I think not adopting policies or helping people to immigrate would be a very tough sell, given (my impression, at least) of the overwhelmingly strong evidence of immigration on quality of life and economic growth—I was under the impression that the evidence was pretty strong on the “brain drain=good” side, though I could be wrong. An important part of being EA is being evidence based, and I’d need to see evidence that brain drain is actually bad on net.
This also seems very morally problematic—“US passport for me but not for thee” doesn’t seem like something I would be comfortable supporting ethically without very strong evidence otherwise. Forcing someone to work and live somewhere against their will seems really bad. I wouldn’t want to be plucked up, moved to a developing country, be forced to work, and told I couldn’t leave, and I’d encourage people to not do that to others as well.
My impression has been that plant-based meat is more expensive and tastes worse than current meat—even if PTC is sometimes overrated (though I found this comment persuasive in response) I’d be surprised if a substantially cheaper and similar-to-better tasting option wouldn’t cause a pretty large dent in meat consumption over a long enough time horizon. It seems like you think that existing plant based options are close to price/taste competitiveness already, was my above impression incorrect?

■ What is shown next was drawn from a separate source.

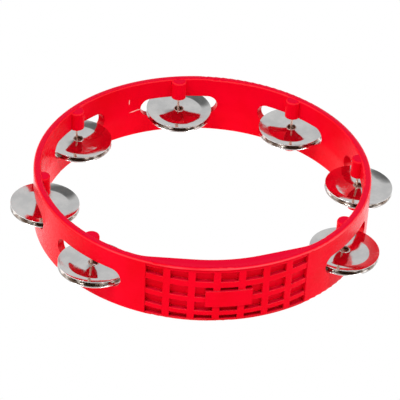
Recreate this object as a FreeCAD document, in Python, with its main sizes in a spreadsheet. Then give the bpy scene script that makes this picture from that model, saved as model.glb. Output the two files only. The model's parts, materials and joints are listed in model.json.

I feel like penetration of plant based options has been pretty limited so far, and my impression of cultivated meat is that it’s high risk/high reward (may not end up working, but if it does has much greater potential of creating super cheap, great tasting protein than existing methods). My inclination is that I would be happy to gamble a risk of cannibalizing existing plant based success on a shot that we get a cultivated breakthrough, particularly given that I don’t think we’re on a ~great trajectory at the moment. But I might be wrong! Regardless this was a great post, thank you for sharing!